* EXERCISE *
Give the data again, word for word.

:: MATERIAL TO PROCESS

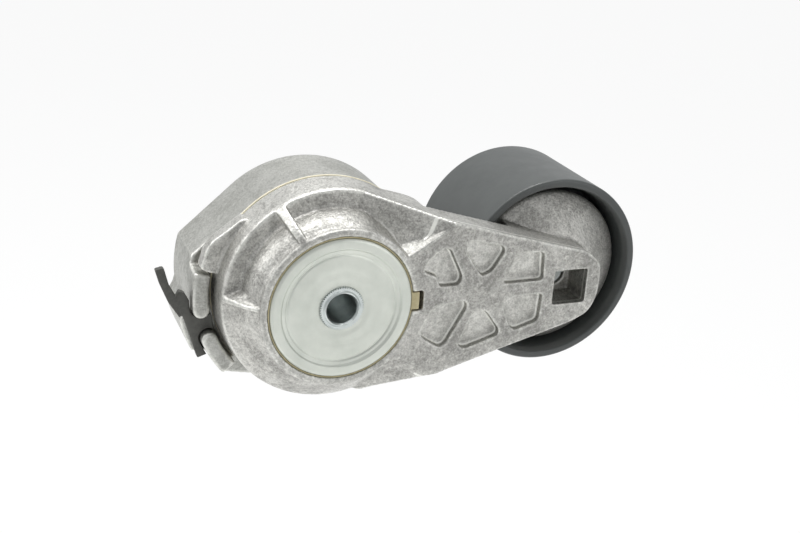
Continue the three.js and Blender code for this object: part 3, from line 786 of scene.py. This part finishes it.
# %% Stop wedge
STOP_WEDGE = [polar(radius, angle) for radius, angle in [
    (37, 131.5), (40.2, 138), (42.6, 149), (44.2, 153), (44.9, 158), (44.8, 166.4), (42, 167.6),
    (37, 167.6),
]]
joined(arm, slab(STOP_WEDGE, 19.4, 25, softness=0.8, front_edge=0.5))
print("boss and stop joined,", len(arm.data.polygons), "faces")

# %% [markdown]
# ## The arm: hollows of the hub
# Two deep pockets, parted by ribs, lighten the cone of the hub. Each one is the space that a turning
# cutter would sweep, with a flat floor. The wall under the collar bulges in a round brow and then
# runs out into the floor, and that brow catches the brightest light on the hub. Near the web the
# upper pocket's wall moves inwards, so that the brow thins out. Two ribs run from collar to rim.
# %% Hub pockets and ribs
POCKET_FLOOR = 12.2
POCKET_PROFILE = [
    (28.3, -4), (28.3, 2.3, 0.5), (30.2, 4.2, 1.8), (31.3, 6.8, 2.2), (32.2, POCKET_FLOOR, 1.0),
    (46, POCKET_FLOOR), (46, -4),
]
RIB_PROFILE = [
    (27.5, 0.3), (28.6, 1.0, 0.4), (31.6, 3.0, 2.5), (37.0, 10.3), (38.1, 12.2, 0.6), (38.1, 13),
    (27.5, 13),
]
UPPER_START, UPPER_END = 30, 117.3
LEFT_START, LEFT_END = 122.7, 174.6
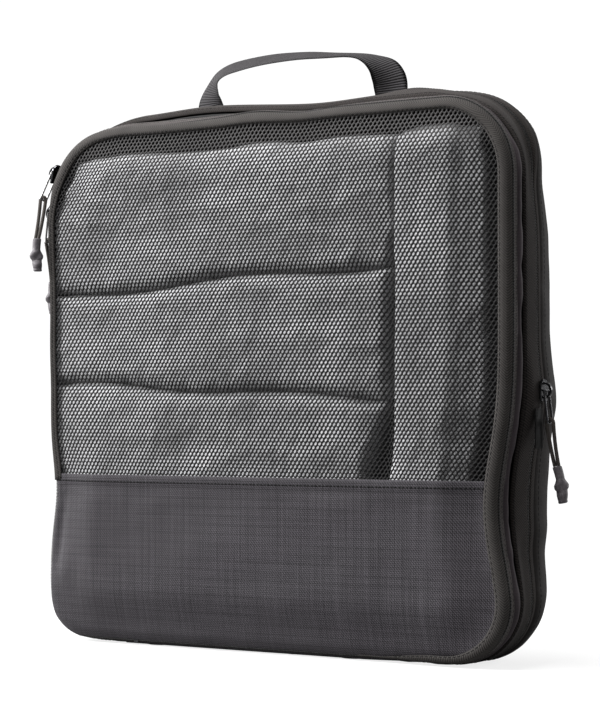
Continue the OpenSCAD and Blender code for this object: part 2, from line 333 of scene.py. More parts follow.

::::

* REPLY *
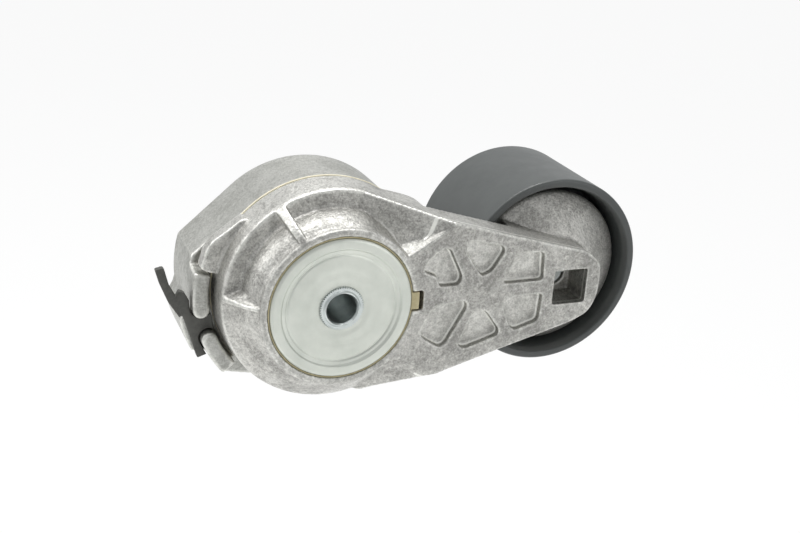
Continue the three.js and Blender code for this object: part 3, from line 786 of scene.py. This part finishes it.
# %% Stop wedge
STOP_WEDGE = [polar(radius, angle) for radius, angle in [
    (37, 131.5), (40.2, 138), (42.6, 149), (44.2, 153), (44.9, 158), (44.8, 166.4), (42, 167.6),
    (37, 167.6),
]]
joined(arm, slab(STOP_WEDGE, 19.4, 25, softness=0.8, front_edge=0.5))
print("boss and stop joined,", len(arm.data.polygons), "faces")

# %% [markdown]
# ## The arm: hollows of the hub
# Two deep pockets, parted by ribs, lighten the cone of the hub. Each one is the space that a turning
# cutter would sweep, with a flat floor. The wall under the collar bulges in a round brow and then
# runs out into the floor, and that brow catches the brightest light on the hub. Near the web the
# upper pocket's wall moves inwards, so that the brow thins out. Two ribs run from collar to rim.
# %% Hub pockets and ribs
POCKET_FLOOR = 12.2
POCKET_PROFILE = [
    (28.3, -4), (28.3, 2.3, 0.5), (30.2, 4.2, 1.8), (31.3, 6.8, 2.2), (32.2, POCKET_FLOOR, 1.0),
    (46, POCKET_FLOOR), (46, -4),
]
RIB_PROFILE = [
    (27.5, 0.3), (28.6, 1.0, 0.4), (31.6, 3.0, 2.5), (37.0, 10.3), (38.1, 12.2, 0.6), (38.1, 13),
    (27.5, 13),
]
UPPER_START, UPPER_END = 30, 117.3
LEFT_START, LEFT_END = 122.7, 174.6
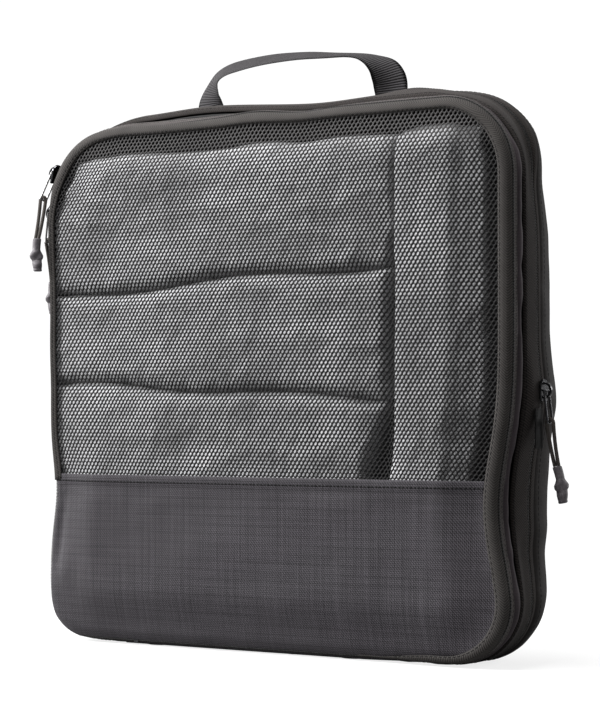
Continue the OpenSCAD and Blender code for this object: part 2, from line 333 of scene.py. More parts follow.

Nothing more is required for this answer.